# Exercise instructions:
Write out each line beneath this one exactly as it reads.

════════════════════

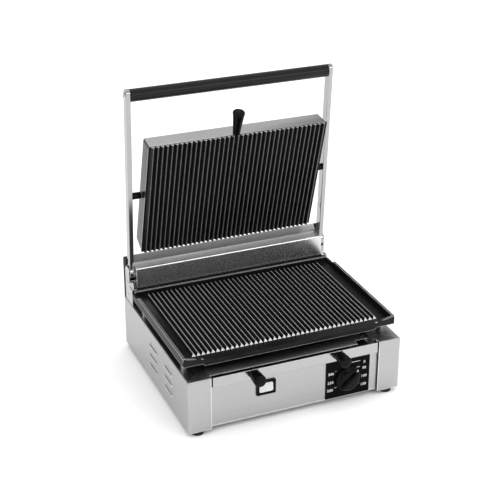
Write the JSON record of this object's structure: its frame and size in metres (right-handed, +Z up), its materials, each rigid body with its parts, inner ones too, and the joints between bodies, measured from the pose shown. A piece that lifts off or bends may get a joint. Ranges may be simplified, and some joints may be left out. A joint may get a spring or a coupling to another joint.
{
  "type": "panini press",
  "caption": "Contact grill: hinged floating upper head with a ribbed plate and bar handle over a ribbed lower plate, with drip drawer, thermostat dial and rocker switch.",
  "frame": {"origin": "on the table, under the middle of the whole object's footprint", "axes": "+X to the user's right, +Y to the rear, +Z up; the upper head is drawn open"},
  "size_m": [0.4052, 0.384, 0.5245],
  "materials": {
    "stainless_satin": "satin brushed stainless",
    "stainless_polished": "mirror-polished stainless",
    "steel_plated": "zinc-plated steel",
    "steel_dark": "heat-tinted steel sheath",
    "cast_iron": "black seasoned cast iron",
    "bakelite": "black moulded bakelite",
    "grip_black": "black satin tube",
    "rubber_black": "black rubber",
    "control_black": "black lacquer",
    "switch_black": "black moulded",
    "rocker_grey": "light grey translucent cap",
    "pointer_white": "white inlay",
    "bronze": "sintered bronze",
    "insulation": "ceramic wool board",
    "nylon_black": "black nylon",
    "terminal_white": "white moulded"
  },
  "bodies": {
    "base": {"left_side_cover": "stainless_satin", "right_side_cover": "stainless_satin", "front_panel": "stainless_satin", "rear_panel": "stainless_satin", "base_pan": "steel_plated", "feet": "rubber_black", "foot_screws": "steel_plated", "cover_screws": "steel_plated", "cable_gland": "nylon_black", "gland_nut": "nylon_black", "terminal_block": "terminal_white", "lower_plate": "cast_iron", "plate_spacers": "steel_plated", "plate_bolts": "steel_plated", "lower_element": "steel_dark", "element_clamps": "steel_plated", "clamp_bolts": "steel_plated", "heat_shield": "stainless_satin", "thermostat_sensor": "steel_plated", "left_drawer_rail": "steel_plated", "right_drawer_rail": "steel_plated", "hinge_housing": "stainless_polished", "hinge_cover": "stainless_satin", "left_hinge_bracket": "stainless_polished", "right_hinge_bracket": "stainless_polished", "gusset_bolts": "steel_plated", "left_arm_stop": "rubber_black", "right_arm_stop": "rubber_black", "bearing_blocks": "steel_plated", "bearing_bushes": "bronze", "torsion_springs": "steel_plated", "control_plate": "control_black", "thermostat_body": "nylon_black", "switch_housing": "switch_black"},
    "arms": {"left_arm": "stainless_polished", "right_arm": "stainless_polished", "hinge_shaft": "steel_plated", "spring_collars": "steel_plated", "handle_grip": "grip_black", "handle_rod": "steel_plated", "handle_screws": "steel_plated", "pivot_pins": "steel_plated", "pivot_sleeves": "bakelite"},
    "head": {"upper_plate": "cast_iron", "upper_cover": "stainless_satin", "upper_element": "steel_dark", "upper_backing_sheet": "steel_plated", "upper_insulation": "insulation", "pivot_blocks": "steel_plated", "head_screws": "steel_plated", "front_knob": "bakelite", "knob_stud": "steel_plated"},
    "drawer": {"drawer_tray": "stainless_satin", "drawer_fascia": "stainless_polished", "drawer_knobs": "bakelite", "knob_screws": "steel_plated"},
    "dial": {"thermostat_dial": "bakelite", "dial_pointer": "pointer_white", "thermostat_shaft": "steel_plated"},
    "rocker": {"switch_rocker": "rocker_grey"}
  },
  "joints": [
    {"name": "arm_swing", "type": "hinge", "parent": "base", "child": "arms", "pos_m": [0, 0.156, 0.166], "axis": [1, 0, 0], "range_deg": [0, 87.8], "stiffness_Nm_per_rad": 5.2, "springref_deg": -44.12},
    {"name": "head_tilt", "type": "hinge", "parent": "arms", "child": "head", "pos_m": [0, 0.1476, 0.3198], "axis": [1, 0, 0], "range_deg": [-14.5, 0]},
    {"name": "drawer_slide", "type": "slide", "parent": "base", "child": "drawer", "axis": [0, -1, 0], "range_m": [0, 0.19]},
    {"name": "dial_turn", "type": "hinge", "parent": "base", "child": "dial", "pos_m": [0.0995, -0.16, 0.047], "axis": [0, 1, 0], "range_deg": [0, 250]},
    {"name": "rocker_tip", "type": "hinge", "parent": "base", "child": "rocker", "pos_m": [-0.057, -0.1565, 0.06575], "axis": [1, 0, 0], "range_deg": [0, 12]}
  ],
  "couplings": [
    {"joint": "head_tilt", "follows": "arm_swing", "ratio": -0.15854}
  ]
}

════════════════════

# Exercise result:
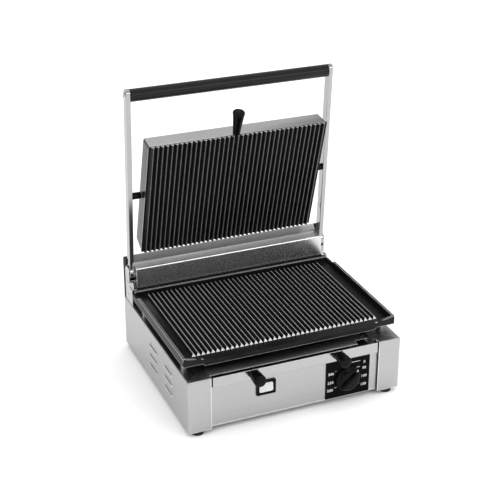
Write the JSON record of this object's structure: its frame and size in metres (right-handed, +Z up), its materials, each rigid body with its parts, inner ones too, and the joints between bodies, measured from the pose shown. A piece that lifts off or bends may get a joint. Ranges may be simplified, and some joints may be left out. A joint may get a spring or a coupling to another joint.
{
  "type": "panini press",
  "caption": "Contact grill: hinged floating upper head with a ribbed plate and bar handle over a ribbed lower plate, with drip drawer, thermostat dial and rocker switch.",
  "frame": {"origin": "on the table, under the middle of the whole object's footprint", "axes": "+X to the user's right, +Y to the rear, +Z up; the upper head is drawn open"},
  "size_m": [0.4052, 0.384, 0.5245],
  "materials": {
    "stainless_satin": "satin brushed stainless",
    "stainless_polished": "mirror-polished stainless",
    "steel_plated": "zinc-plated steel",
    "steel_dark": "heat-tinted steel sheath",
    "cast_iron": "black seasoned cast iron",
    "bakelite": "black moulded bakelite",
    "grip_black": "black satin tube",
    "rubber_black": "black rubber",
    "control_black": "black lacquer",
    "switch_black": "black moulded",
    "rocker_grey": "light grey translucent cap",
    "pointer_white": "white inlay",
    "bronze": "sintered bronze",
    "insulation": "ceramic wool board",
    "nylon_black": "black nylon",
    "terminal_white": "white moulded"
  },
  "bodies": {
    "base": {"left_side_cover": "stainless_satin", "right_side_cover": "stainless_satin", "front_panel": "stainless_satin", "rear_panel": "stainless_satin", "base_pan": "steel_plated", "feet": "rubber_black", "foot_screws": "steel_plated", "cover_screws": "steel_plated", "cable_gland": "nylon_black", "gland_nut": "nylon_black", "terminal_block": "terminal_white", "lower_plate": "cast_iron", "plate_spacers": "steel_plated", "plate_bolts": "steel_plated", "lower_element": "steel_dark", "element_clamps": "steel_plated", "clamp_bolts": "steel_plated", "heat_shield": "stainless_satin", "thermostat_sensor": "steel_plated", "left_drawer_rail": "steel_plated", "right_drawer_rail": "steel_plated", "hinge_housing": "stainless_polished", "hinge_cover": "stainless_satin", "left_hinge_bracket": "stainless_polished", "right_hinge_bracket": "stainless_polished", "gusset_bolts": "steel_plated", "left_arm_stop": "rubber_black", "right_arm_stop": "rubber_black", "bearing_blocks": "steel_plated", "bearing_bushes": "bronze", "torsion_springs": "steel_plated", "control_plate": "control_black", "thermostat_body": "nylon_black", "switch_housing": "switch_black"},
    "arms": {"left_arm": "stainless_polished", "right_arm": "stainless_polished", "hinge_shaft": "steel_plated", "spring_collars": "steel_plated", "handle_grip": "grip_black", "handle_rod": "steel_plated", "handle_screws": "steel_plated", "pivot_pins": "steel_plated", "pivot_sleeves": "bakelite"},
    "head": {"upper_plate": "cast_iron", "upper_cover": "stainless_satin", "upper_element": "steel_dark", "upper_backing_sheet": "steel_plated", "upper_insulation": "insulation", "pivot_blocks": "steel_plated", "head_screws": "steel_plated", "front_knob": "bakelite", "knob_stud": "steel_plated"},
    "drawer": {"drawer_tray": "stainless_satin", "drawer_fascia": "stainless_polished", "drawer_knobs": "bakelite", "knob_screws": "steel_plated"},
    "dial": {"thermostat_dial": "bakelite", "dial_pointer": "pointer_white", "thermostat_shaft": "steel_plated"},
    "rocker": {"switch_rocker": "rocker_grey"}
  },
  "joints": [
    {"name": "arm_swing", "type": "hinge", "parent": "base", "child": "arms", "pos_m": [0, 0.156, 0.166], "axis": [1, 0, 0], "range_deg": [0, 87.8], "stiffness_Nm_per_rad": 5.2, "springref_deg": -44.12},
    {"name": "head_tilt", "type": "hinge", "parent": "arms", "child": "head", "pos_m": [0, 0.1476, 0.3198], "axis": [1, 0, 0], "range_deg": [-14.5, 0]},
    {"name": "drawer_slide", "type": "slide", "parent": "base", "child": "drawer", "axis": [0, -1, 0], "range_m": [0, 0.19]},
    {"name": "dial_turn", "type": "hinge", "parent": "base", "child": "dial", "pos_m": [0.0995, -0.16, 0.047], "axis": [0, 1, 0], "range_deg": [0, 250]},
    {"name": "rocker_tip", "type": "hinge", "parent": "base", "child": "rocker", "pos_m": [-0.057, -0.1565, 0.06575], "axis": [1, 0, 0], "range_deg": [0, 12]}
  ],
  "couplings": [
    {"joint": "head_tilt", "follows": "arm_swing", "ratio": -0.15854}
  ]
}